=== DATA PROVIDED ===

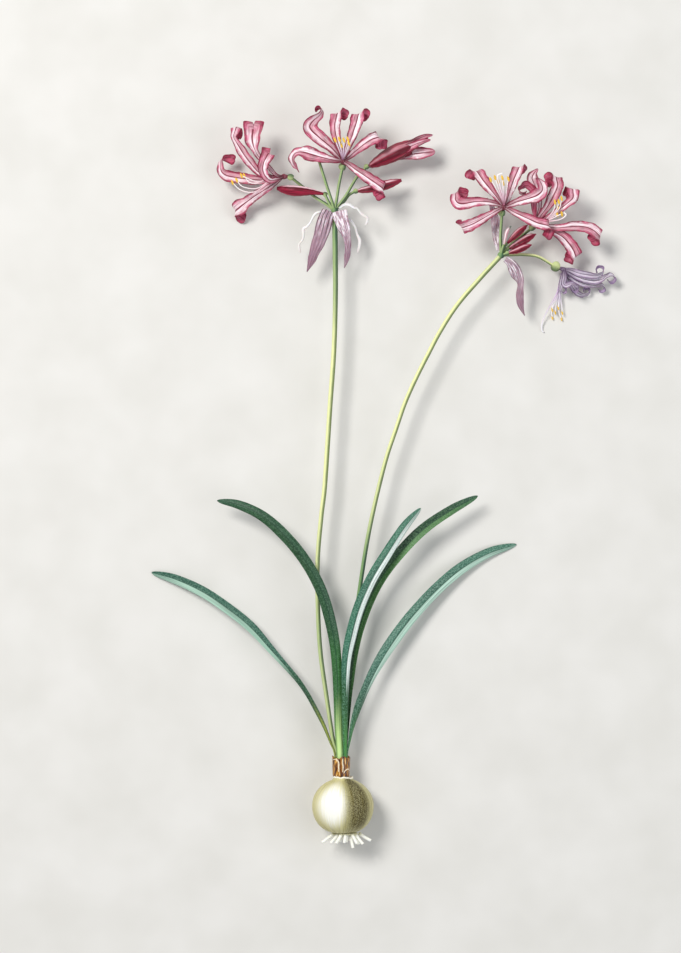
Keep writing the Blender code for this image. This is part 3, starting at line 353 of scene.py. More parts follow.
def stalk(points, radii, steps, around, ribs=(0, 0.0), tint=(0.5, 0.5, 0.0), finish=0):
    """A round stalk: circles of the listed radii along a smooth path, with shallow ribs.

    A circle's turn starts on the left of the way it goes, seen from above, and passes over the top.
    """
    path = smooth_path(points)
    length = np.concatenate([[0.0], np.cumsum(np.linalg.norm(np.diff(path, axis=0), axis=1))])
    s = np.linspace(0.0, 1.0, steps)
    middle = np.stack([np.interp(s, length / length[-1], path[:, k]) for k in range(3)], axis=-1)
    heading = unit(np.gradient(middle, axis=0))
    left, top = beside(heading)
    turn = np.linspace(0.0, 2 * np.pi, around, endpoint=False)
    radius = eased(radii, s)[:, None] * (1 + ribs[1] * np.cos(ribs[0] * turn))
    rings = middle[:, None] + (radius * np.cos(turn))[..., None] * left[:, None]
    rings = rings + (radius * np.sin(turn))[..., None] * top[:, None]
    flat = np.zeros_like(radius)
    marks = np.stack([np.cos(turn) + flat, s[:, None] + flat, np.sin(turn) + flat], axis=-1)
    return shell(rings, marks, tint, finish)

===

STATED TASK =
Return the whole listing exactly, with every line included.

ANSWER TO THE EXERCISE =
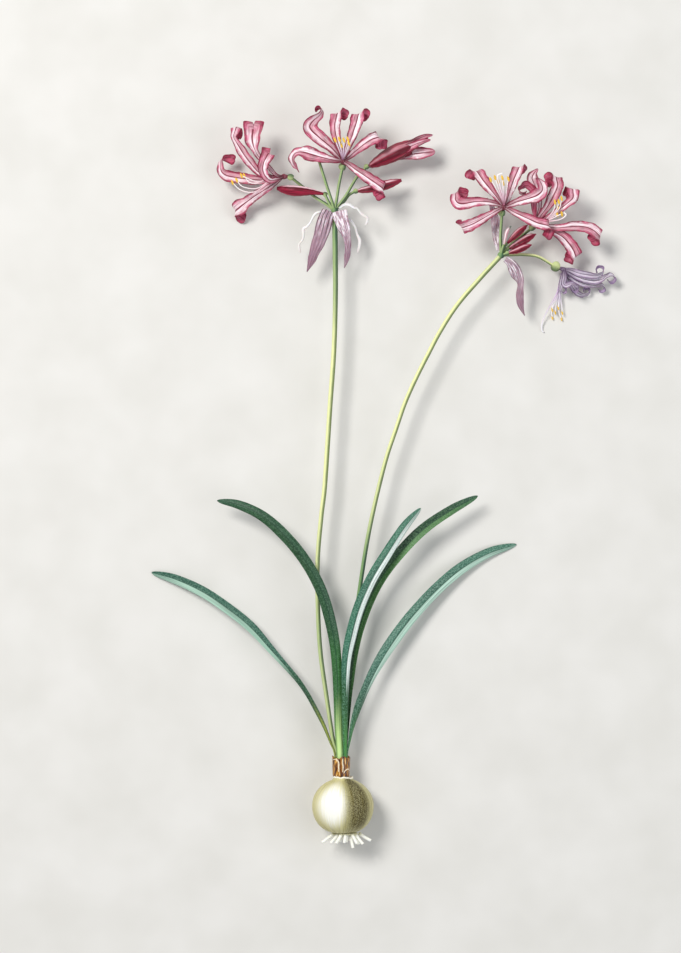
Keep writing the Blender code for this image. This is part 3, starting at line 353 of scene.py. More parts follow.
def stalk(points, radii, steps, around, ribs=(0, 0.0), tint=(0.5, 0.5, 0.0), finish=0):
    """A round stalk: circles of the listed radii along a smooth path, with shallow ribs.

    A circle's turn starts on the left of the way it goes, seen from above, and passes over the top.
    """
    path = smooth_path(points)
    length = np.concatenate([[0.0], np.cumsum(np.linalg.norm(np.diff(path, axis=0), axis=1))])
    s = np.linspace(0.0, 1.0, steps)
    middle = np.stack([np.interp(s, length / length[-1], path[:, k]) for k in range(3)], axis=-1)
    heading = unit(np.gradient(middle, axis=0))
    left, top = beside(heading)
    turn = np.linspace(0.0, 2 * np.pi, around, endpoint=False)
    radius = eased(radii, s)[:, None] * (1 + ribs[1] * np.cos(ribs[0] * turn))
    rings = middle[:, None] + (radius * np.cos(turn))[..., None] * left[:, None]
    rings = rings + (radius * np.sin(turn))[..., None] * top[:, None]
    flat = np.zeros_like(radius)
    marks = np.stack([np.cos(turn) + flat, s[:, None] + flat, np.sin(turn) + flat], axis=-1)
    return shell(rings, marks, tint, finish)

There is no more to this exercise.